Meghan McCorkell has details on the new plan.
Those changes are coming after an alarming report accused the police department of not taking animal abuse cases seriously.
Another heartbreaking case of animal abuse. A dog was found in an abandoned building with chemical burns on her face. It’s the fourth case of abuse that’s come into BARCS this week alone.
“How can people be so neglectful and cruel to animals?” said Lisa Morabito with BARCS.
Also this week, a dog was found starving, chained in a basement. Another was thrown out of a car and a puppy was stabbed to death.
Now police officials tell WJZ they’re planning major reforms to help track down animal abusers.
“We’re going to be announcing some changes in the near future about how we’re going to investigate those cases,” said Baltimore City police spokesman Anthony Guglielmi.
Four years ago, the mayor formed a task force to address animal abuse but five members of that commission have now stepped down, saying the city just isn’t doing enough. In a scathing report, the commission says the police department “no longer has the commitment or desire to respond to animal crimes.”
“We do have an animal cruelty liaison who’s been very good but she’s overworked and simply does not have the time to investigate all these cases,” said former commission chair Caroline Griffin.
State Senator Lisa Gladden says we need tougher laws to protect animals.

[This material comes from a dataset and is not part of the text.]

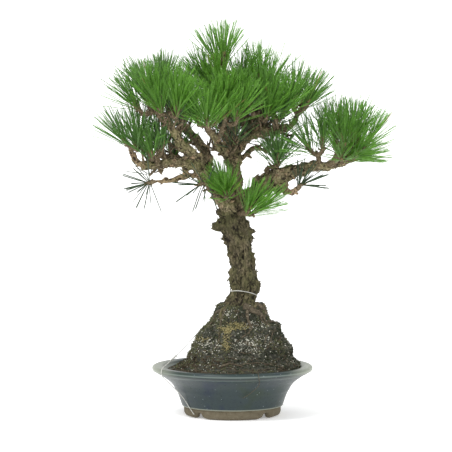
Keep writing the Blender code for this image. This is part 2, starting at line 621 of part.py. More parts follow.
def grow_needles(neighbours, name, twigs, sparse):
    """Roots and tips of the needles of one mass, fanned round the end of each shoot."""
    rng = random.Random(name + " needles")
    own = Neighbours()
    needles = []
    count = SPARSE_NEEDLES if sparse else NEEDLES_PER_SHOOT
    for line, _ in twigs[1:]:
        heading = unit(line[-1] - line[-2])
        across = unit(np.cross(heading, [0.35, 0.8, 0.2]))
        other = np.cross(heading, across)
        turn = rng.uniform(0, 2 * math.pi)
        candle = min(CANDLE, 0.8 * line_length(line))
        for needle in range(count):
            share = (needle + 0.5) / count
            angle = turn + GOLDEN_ANGLE * needle
            lean = NARROWEST_ANGLE + (WIDEST_ANGLE - NARROWEST_ANGLE) * share
            lean += rng.uniform(-0.06, 0.06)
            sideways = across * math.cos(angle) + other * math.sin(angle)
            root = line[-1] - heading * candle * share + sideways * SHOOT_RADIUS * ROOT_OUT
            direction = heading * math.cos(lean) + sideways * math.sin(lean)
            tip = root + direction * NEEDLE_LENGTH * rng.uniform(0.90, 1.04)
            outer = root + (tip - root) * SHARED_ROOT
            room = NEEDLE_RADIUS + NEEDLE_CLEARANCE
            if neighbours.gaps(root, tip, (name,)).min() < room:
                continue
            if own.gaps(outer, tip).min() < NEEDLE_RADIUS:
                continue
            own.add([outer, tip], [NEEDLE_RADIUS] * 2, name)
            needles.append((root, tip))
    for root, tip in needles:
        neighbours.add([root, tip], [NEEDLE_RADIUS] * 2, name)
    return needles


def needle_mesh(root, tip):
    """A three-sided spike, widest at its root."""
    heading = unit(tip - root)
    across = unit(np.cross(heading, [0.3, 0.5, 0.8]))
    other = np.cross(heading, across)
    points = [root + (across * math.cos(turn) + other * math.sin(turn)) * NEEDLE_RADIUS
              for turn in (0.0, 2 * math.pi / 3, 4 * math.pi / 3)]
    points.append(tip)
    return mesh_from("needle", points, [(0, 1, 2), (0, 1, 3), (1, 2, 3), (2, 0, 3)])


def make_mass(name, limb, twigs, needles, cutters, material):
    stem_path, stem_radii = twigs[0]
    mass = add_object(name, tube_mesh(name, stem_path, stem_radii, STEM_SIDES), material)
    parts = [add_object("twig", tube_mesh("twig", line, radii, SHOOT_SIDES)) for line, radii in twigs[1:]]
    parts += [add_object("needle", needle_mesh(root, tip)) for root, tip in needles]
    boolean(mass, parts, "UNION")
    boolean(mass, [cutters(limb)], "DIFFERENCE")
    keep_largest_body(mass.data)
    return mass


def make_tree(bark, green):
    """Trunk, boughs and foliage masses, each cut clear of the one that carries it."""
    lines = {"trunk": trunk_line()}
    trunk = make_trunk(bark)
    made = {"trunk": trunk}

    def fat_copy(limb):
        """The limb a little fatter, to cut its neighbours with."""
        if limb == "trunk":
            return make_trunk(None, grow=CUT_CLEARANCE)
        path, radii = lines[limb]
        mesh = tube_mesh("cutter", path, radii, LIMB_SIDES, lump=limb_lump(limb), grow=CUT_CLEARANCE)
        return add_object("cutter", mesh)

    for name, way, start_radius, tip_radius in LIMBS:
        path, radii = limb_line(name, way, start_radius, tip_radius)
        limb = add_object(name, tube_mesh(name, path, radii, LIMB_SIDES, lump=limb_lump(name)), bark)
        bpy.context.view_layer.update()
        near = [other for other in made if boxes_meet(limb, made[other])]
        for other in near:
            boolean(limb, [fat_copy(other)], "DIFFERENCE")
            keep_largest_body(limb.data)
        shade_round(limb.data)
        lines[name] = (path, radii)
        made[name] = limb

    neighbours = Neighbours()
    for name, (path, radii) in lines.items():
        neighbours.add(path, radii * (1 + LUMP), name)
    for start, end, first, last in STUBS:
        neighbours.add([start, end], [first, last], "stub")
    grown = {}
    for name, limb, share, centre, aim, shoots, spread in MASSES:
        grown[name] = grow_twigs(lines, neighbours, name, limb, share, centre, aim, shoots, spread)
    count = 0
    for name, limb, _, _, _, shoots, _ in MASSES:
        needles = grow_needles(neighbours, name, grown[name], shoots == 1)
        make_mass(name, limb, grown[name], needles, fat_copy, green)
        count += len(needles)
    print(count, "needles")
    return trunk


def surface_of(obj):
    bm = bmesh.new()
    bm.from_mesh(obj.data)
    tree = BVHTree.FromBMesh(bm)
    bm.free()
    return tree


def make_wire(material, pieces):
    """One round of the trunk's foot and a tail over the mound, rim and wall, laid just clear of each surface."""
    way = []
    for step in range(WIRE_LOOP_STEPS + 1):
        angle = WIRE_LOOP_START + WIRE_LOOP_SWEEP * step / WIRE_LOOP_STEPS
        way.append((WIRE_LOOP_CENTRE[0] + WIRE_LOOP_RADIUS * math.cos(angle),
                    WIRE_LOOP_CENTRE[1] + WIRE_LOOP_RADIUS * math.sin(angle),
                    WIRE_LOOP_HEIGHT - WIRE_LOOP_TILT * math.cos(angle - WIRE_LOOP_LOW_SIDE)))
    way += WIRE_TAIL
    rough = smooth_line(way, 60)
    path = smooth_line(way, round(line_length(rough) / WIRE_STEP))
    surfaces = [surface_of(piece) for piece in pieces]
    for _ in range(6):
        for i, point in enumerate(path):
            for surface in surfaces:
                place, normal, _, distance = surface.find_nearest(Vector(point))
                inside = (Vector(point) - place).dot(normal) < 0
                short = WIRE_RADIUS + WIRE_GAP + (distance if inside else -distance)
                if short > 0 and distance < WIRE_REACH:
                    path[i] = point = np.array(Vector(point) + normal * short)
    mesh = tube_mesh("tie_wire", path, [WIRE_RADIUS] * len(path), WIRE_SIDES)
    shade_round(mesh)
    return add_object("tie_wire", mesh, material)


def move_to_origin():
    """Puts the middle of the bounding box's base at the origin."""
    bpy.context.view_layer.update()
    corners = np.array([obj.matrix_world @ Vector(corner) for obj in bpy.data.objects for corner in obj.bound_box])
    low, high = corners.min(axis=0), corners.max(axis=0)
    shift = Matrix.Translation((-(low[0] + high[0]) / 2, -(low[1] + high[1]) / 2, -low[2]))
    for obj in bpy.data.objects:
        obj.data.transform(shift)


def main():
    clear_scene()
    materials = {name: make_material(name) for name in FINISHES}
    pot = make_pot(materials["glazed_stoneware"])
    soil = make_soil(materials["soil"])
    trunk = make_tree(materials["bark"], materials["needles"])
    make_wire(materials["wire"], (pot, soil, trunk))
    move_to_origin()


main()
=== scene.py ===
"""Looks of the Japanese black pine bonsai: glazed pot, mossy root ball, tie wire, barked limbs and needles.

Sizes are in metres and +Z is up. Shapes are made round the pot's axis, with -Y as the front, and then moved
to the place that the pot has in the frame. The limbs and twigs follow the rule
that the solids were grown by.
"""

import itertools
import math
import random

import bmesh
import bpy
import numpy as np
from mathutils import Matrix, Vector
from mathutils.bvhtree import BVHTree
from mathutils.kdtree import KDTree


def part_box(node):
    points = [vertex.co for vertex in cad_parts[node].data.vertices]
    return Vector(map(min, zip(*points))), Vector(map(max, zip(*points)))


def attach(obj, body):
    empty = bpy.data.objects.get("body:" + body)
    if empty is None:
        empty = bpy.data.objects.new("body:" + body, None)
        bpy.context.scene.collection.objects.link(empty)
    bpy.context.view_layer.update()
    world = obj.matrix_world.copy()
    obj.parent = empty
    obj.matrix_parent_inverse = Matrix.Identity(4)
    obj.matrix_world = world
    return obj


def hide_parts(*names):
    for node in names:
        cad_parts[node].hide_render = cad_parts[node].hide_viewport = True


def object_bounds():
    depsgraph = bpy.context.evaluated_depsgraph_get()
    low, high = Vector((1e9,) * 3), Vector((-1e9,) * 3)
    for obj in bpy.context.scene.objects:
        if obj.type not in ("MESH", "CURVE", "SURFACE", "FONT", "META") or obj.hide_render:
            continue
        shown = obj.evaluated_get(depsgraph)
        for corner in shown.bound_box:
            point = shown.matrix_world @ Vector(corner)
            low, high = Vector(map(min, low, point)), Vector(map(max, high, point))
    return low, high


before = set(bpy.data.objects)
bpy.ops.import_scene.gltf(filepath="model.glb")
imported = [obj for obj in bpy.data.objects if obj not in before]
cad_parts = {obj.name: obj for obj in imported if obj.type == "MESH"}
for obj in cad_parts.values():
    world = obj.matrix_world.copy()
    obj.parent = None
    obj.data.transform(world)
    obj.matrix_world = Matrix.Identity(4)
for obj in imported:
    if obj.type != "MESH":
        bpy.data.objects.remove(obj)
CAD_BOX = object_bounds()
POT_LOW, POT_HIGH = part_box("pot")
POT_AXIS = np.array([(POT_LOW.x + POT_HIGH.x) / 2, (POT_LOW.y + POT_HIGH.y) / 2, 0.0])
UP = np.array([0.0, 0.0, 1.0])

# Camera: a long lens that looks down a little, aimed at a point beside the pot's axis.
CAMERA_DISTANCE = 6.0
CAMERA_PITCH = math.radians(4.4)
CAMERA_LENS = 256.8
CAMERA_AIM = (-0.01191, 0.0, 0.353425)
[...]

“We need to pass something that says we are not going to tolerate this kind of abuse,” Gladden said.
Police officials say they do have a lead in at least one of the abuse cases this week. They plan to announce their reforms in the next few days.
According to the anti-animal abuse commission, 4,000 dead animals were found on the streets of Baltimore last year. They estimate 20% of them may have been victims of abuse.